The courses come thick and fast. As soon as your spoon is set down, your plate will be whisked away and you’ve got about enough time for a chat about it before the next one arrives. It’s a slick efficient system, but you can feel the pace. And once you’re done, there is no lingering at the table, and you may even get a polite reminder that you need to be off, because the next people are arriving.
It’s not rude, and it’s not ridiculously rushed, but it is fast. If you’re planning a lazy, drawn-out dinner, this is not the place. For that, you’ll have to go somewhere else where a tasting menu will probably set you back more than double what you’ll pay here. No big deal, and it’s completely understandable in order to make such a concept a success – but I reckon it’s good to know what you’re going into and plan accordingly.
Six by Nico is an affordable, accessible way of getting your chops round a tasting menu of decent food at an unbelievable prices right in the heart of Birmingham. It means that people who might not ordinarily be able to stretch to an experience like this get to try it, and for that reason I’m totally here for it.

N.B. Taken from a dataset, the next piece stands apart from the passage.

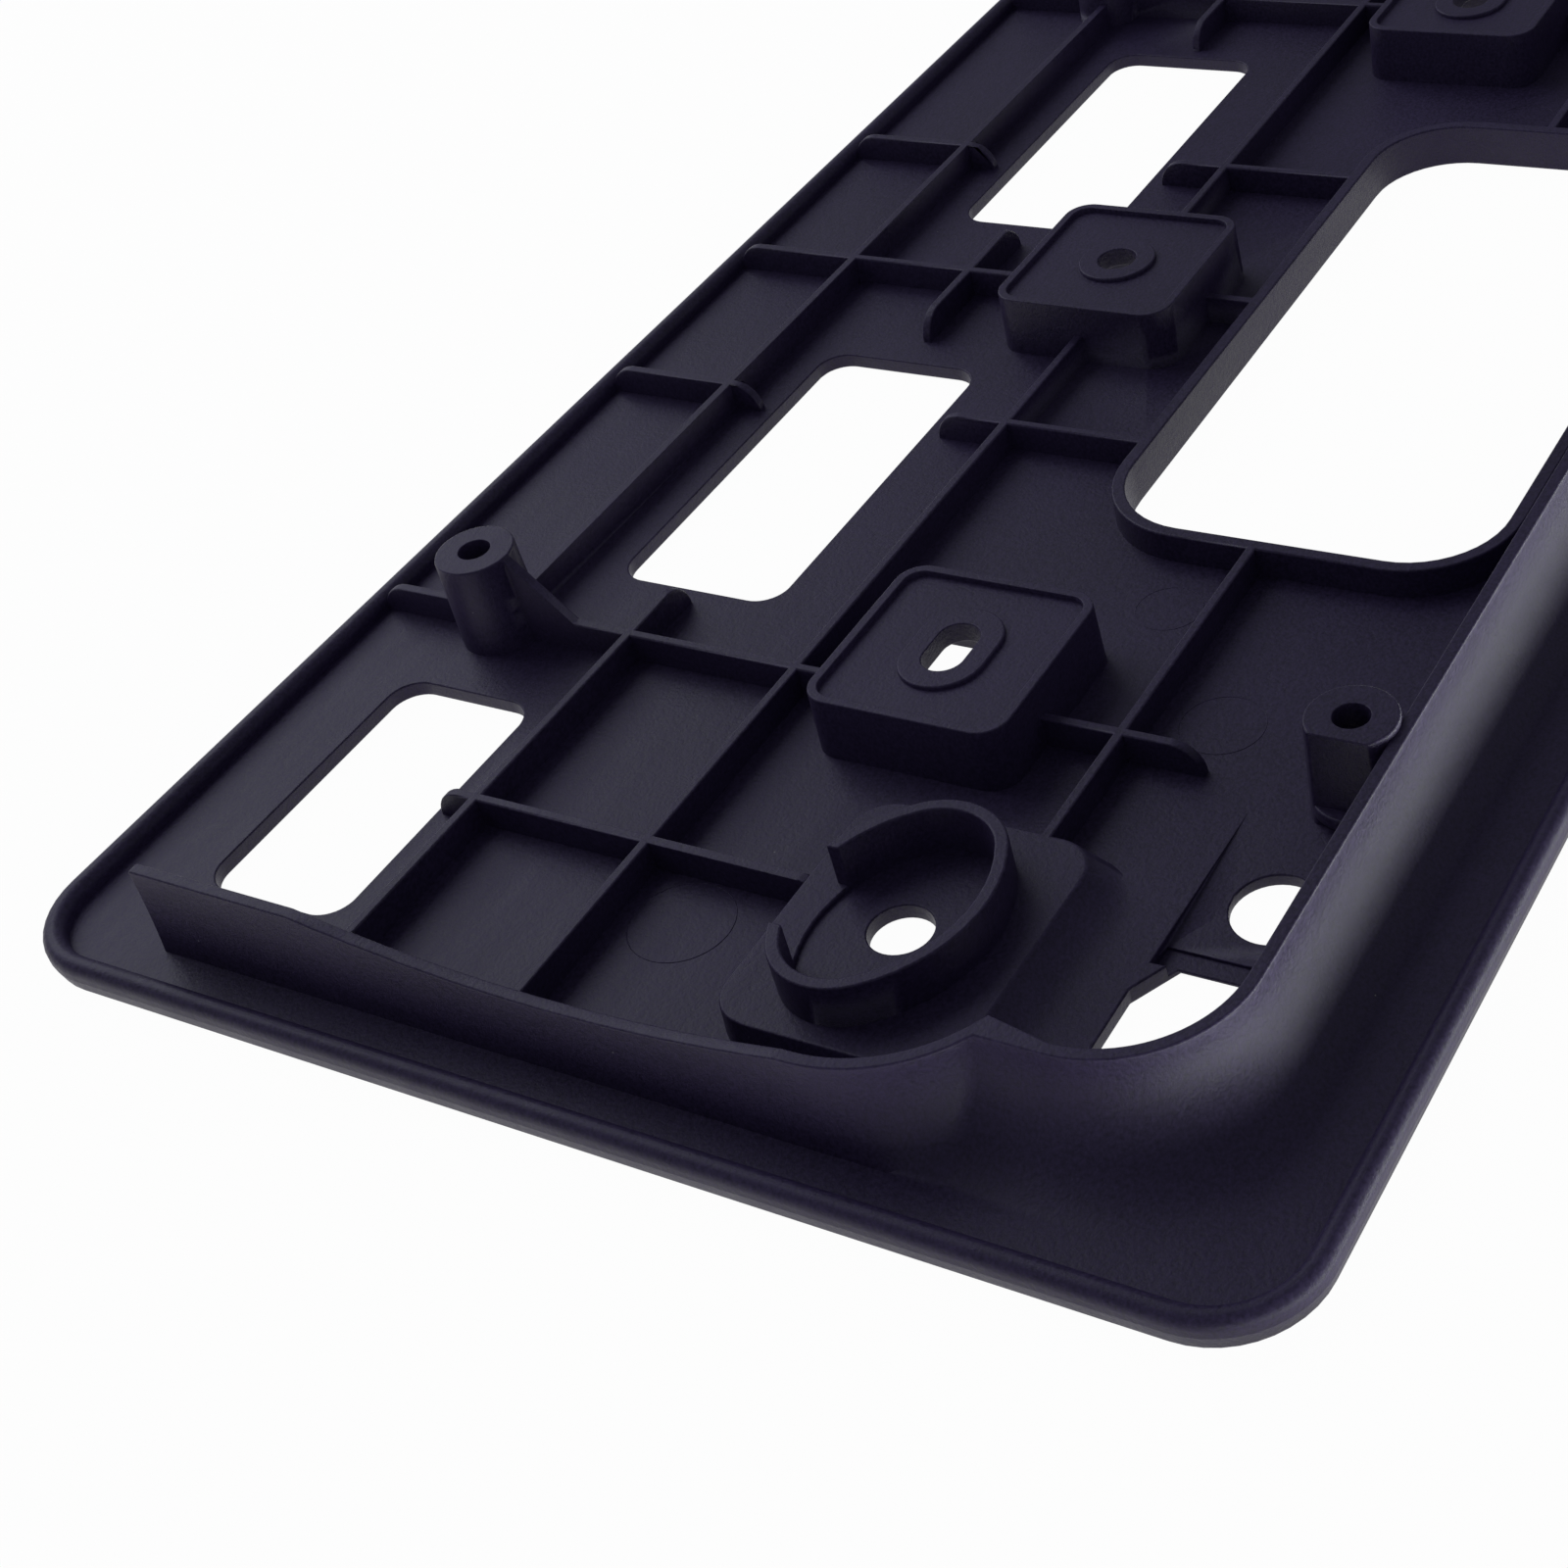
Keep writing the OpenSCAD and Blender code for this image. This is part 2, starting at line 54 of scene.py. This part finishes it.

But when things are unbelievably cheap, something usually has to give. Here, it’s the luxuriating in an experience that you might get in other places. If that’s what you’re after, then you might be better going to those other places. But if you want good food at a more-than-reasonable price, with slick service, and are happy to be in and out fairly swiftly, then get yourself down to Six by Nico.